PROBLEM TO SOLVE: The listing below is to be output in its exact form.

****************************************

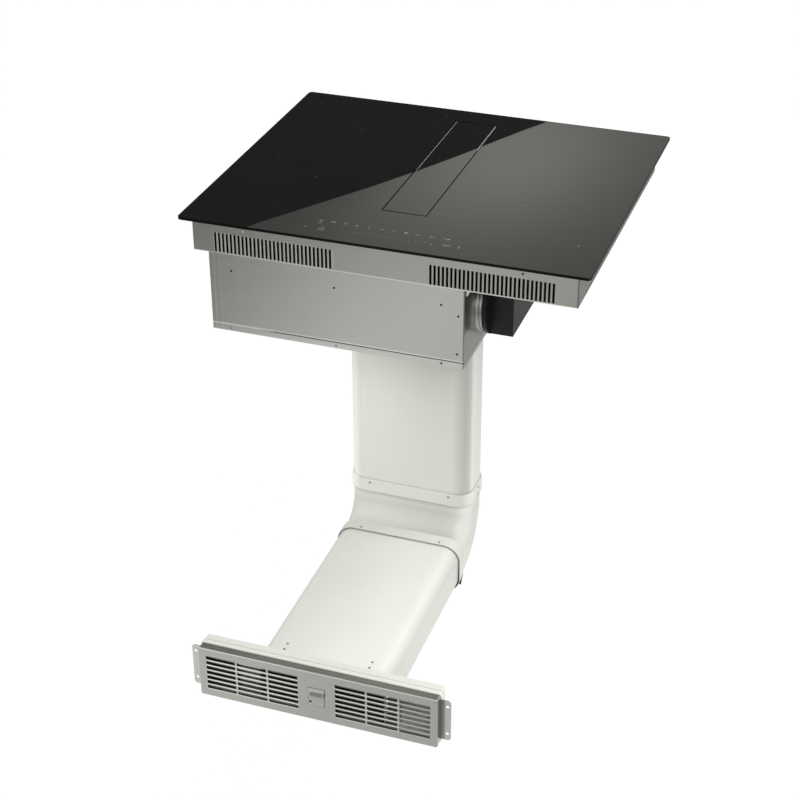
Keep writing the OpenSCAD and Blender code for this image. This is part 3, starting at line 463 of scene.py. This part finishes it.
def tone_ducts():
    """The painted fall of light across each duct: the bright left edge, the darker right corner,
    and a painted shadow in the gap at the elbow's outlet rim.
    """
    nt, b = parts_of("duct_v")
    upper = profile(nt, X, ((-0.0713, 1.3), (-0.062, 1.25), (-0.052, 1.0), (-0.01, 0.94),
                            (0.02, 0.86), (0.06, 0.78), (0.092, 0.77), (0.102, 0.64),
                            (0.110, 0.52), (0.1152, 0.6), (0.1180, 1.0), (0.1187, 1.04)))
    lower = profile(nt, X, ((-0.0713, 1.36), (-0.062, 1.32), (-0.052, 1.0), (0.06, 1.0),
                            (0.092, 0.97), (0.102, 0.78), (0.110, 0.66), (0.1152, 0.74),
                            (0.1180, 1.1), (0.1187, 1.14)))
    shade(nt, b, blend(nt, step(nt, Z, -0.46, -0.2), lower, upper))
    nt, b = parts_of("duct_e")
    socket = profile(nt, X, ((-0.0741, 1.4), (-0.064, 1.3), (-0.052, 1.02), (0.05, 1.0),
                             (0.09, 0.93), (0.108, 0.84), (0.1187, 1.05), (0.1215, 1.1)))
    neck = times(nt,
                 profile(nt, X, ((-0.0741, 0.93), (-0.02, 0.94), (0.03, 0.87), (0.08, 0.83),
                                 (0.098, 0.88), (0.108, 1.0), (0.1215, 1.02))),
                 profile(nt, Z, ((-0.5658, 1.0), (-0.475, 1.0), (-0.462, 0.96), (-0.452, 1.06),
                                 (-0.4465, 0.95), (-0.4435, 0.84), (-0.4425, 0.8))))
    run = profile(nt, X, ((-0.0741, 0.86), (-0.04, 0.92), (0.0, 0.98), (0.04, 1.06),
                          (0.08, 1.14), (0.105, 1.16), (0.117, 1.0), (0.1215, 1.0)))
    tone = blend(nt, step(nt, Z, -0.4428, -0.4418), neck, socket)
    tone = blend(nt, step(nt, Y, 0.030, 0.033, 1.0, 0.0), tone, run)
    shade(nt, b, tone)
    # painted shadow in the gap at the front rim of the elbow's outlet, deepest low at the right
    lip = step(nt, Y, 0.0102, 0.0106, 1.0, 0.0)
    deep = times(nt, step(nt, X, 0.05, 0.12, 0.6, 0.72), step(nt, Z, -0.535, -0.515, 1.3, 1.0))
    darken(nt, b, times(nt, lip, deep))
    nt, b = parts_of("duct_h")
    shade(nt, b, profile(nt, X, ((-0.0713, 1.0), (-0.05, 0.98), (-0.02, 1.03), (0.02, 1.11),
                                 (0.06, 1.18), (0.09, 1.2), (0.106, 1.24), (0.112, 1.1),
                                 (0.117, 0.97), (0.1187, 0.96))))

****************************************

SOLUTION TO THIS TASK:
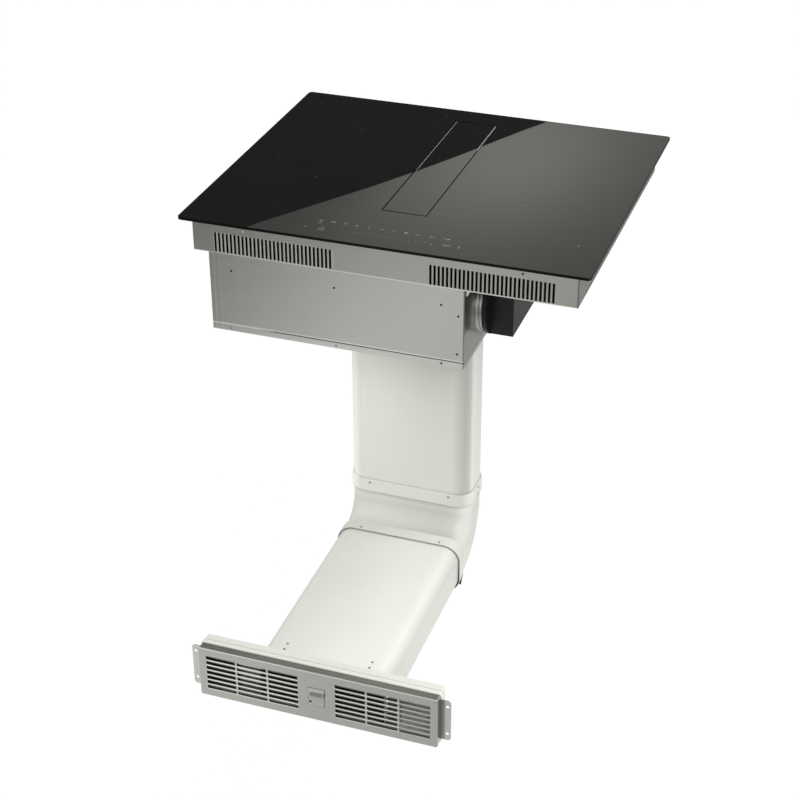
Keep writing the OpenSCAD and Blender code for this image. This is part 3, starting at line 463 of scene.py. This part finishes it.
def tone_ducts():
    """The painted fall of light across each duct: the bright left edge, the darker right corner,
    and a painted shadow in the gap at the elbow's outlet rim.
    """
    nt, b = parts_of("duct_v")
    upper = profile(nt, X, ((-0.0713, 1.3), (-0.062, 1.25), (-0.052, 1.0), (-0.01, 0.94),
                            (0.02, 0.86), (0.06, 0.78), (0.092, 0.77), (0.102, 0.64),
                            (0.110, 0.52), (0.1152, 0.6), (0.1180, 1.0), (0.1187, 1.04)))
    lower = profile(nt, X, ((-0.0713, 1.36), (-0.062, 1.32), (-0.052, 1.0), (0.06, 1.0),
                            (0.092, 0.97), (0.102, 0.78), (0.110, 0.66), (0.1152, 0.74),
                            (0.1180, 1.1), (0.1187, 1.14)))
    shade(nt, b, blend(nt, step(nt, Z, -0.46, -0.2), lower, upper))
    nt, b = parts_of("duct_e")
    socket = profile(nt, X, ((-0.0741, 1.4), (-0.064, 1.3), (-0.052, 1.02), (0.05, 1.0),
                             (0.09, 0.93), (0.108, 0.84), (0.1187, 1.05), (0.1215, 1.1)))
    neck = times(nt,
                 profile(nt, X, ((-0.0741, 0.93), (-0.02, 0.94), (0.03, 0.87), (0.08, 0.83),
                                 (0.098, 0.88), (0.108, 1.0), (0.1215, 1.02))),
                 profile(nt, Z, ((-0.5658, 1.0), (-0.475, 1.0), (-0.462, 0.96), (-0.452, 1.06),
                                 (-0.4465, 0.95), (-0.4435, 0.84), (-0.4425, 0.8))))
    run = profile(nt, X, ((-0.0741, 0.86), (-0.04, 0.92), (0.0, 0.98), (0.04, 1.06),
                          (0.08, 1.14), (0.105, 1.16), (0.117, 1.0), (0.1215, 1.0)))
    tone = blend(nt, step(nt, Z, -0.4428, -0.4418), neck, socket)
    tone = blend(nt, step(nt, Y, 0.030, 0.033, 1.0, 0.0), tone, run)
    shade(nt, b, tone)
    # painted shadow in the gap at the front rim of the elbow's outlet, deepest low at the right
    lip = step(nt, Y, 0.0102, 0.0106, 1.0, 0.0)
    deep = times(nt, step(nt, X, 0.05, 0.12, 0.6, 0.72), step(nt, Z, -0.535, -0.515, 1.3, 1.0))
    darken(nt, b, times(nt, lip, deep))
    nt, b = parts_of("duct_h")
    shade(nt, b, profile(nt, X, ((-0.0713, 1.0), (-0.05, 0.98), (-0.02, 1.03), (0.02, 1.11),
                                 (0.06, 1.18), (0.09, 1.2), (0.106, 1.24), (0.112, 1.1),
                                 (0.117, 0.97), (0.1187, 0.96))))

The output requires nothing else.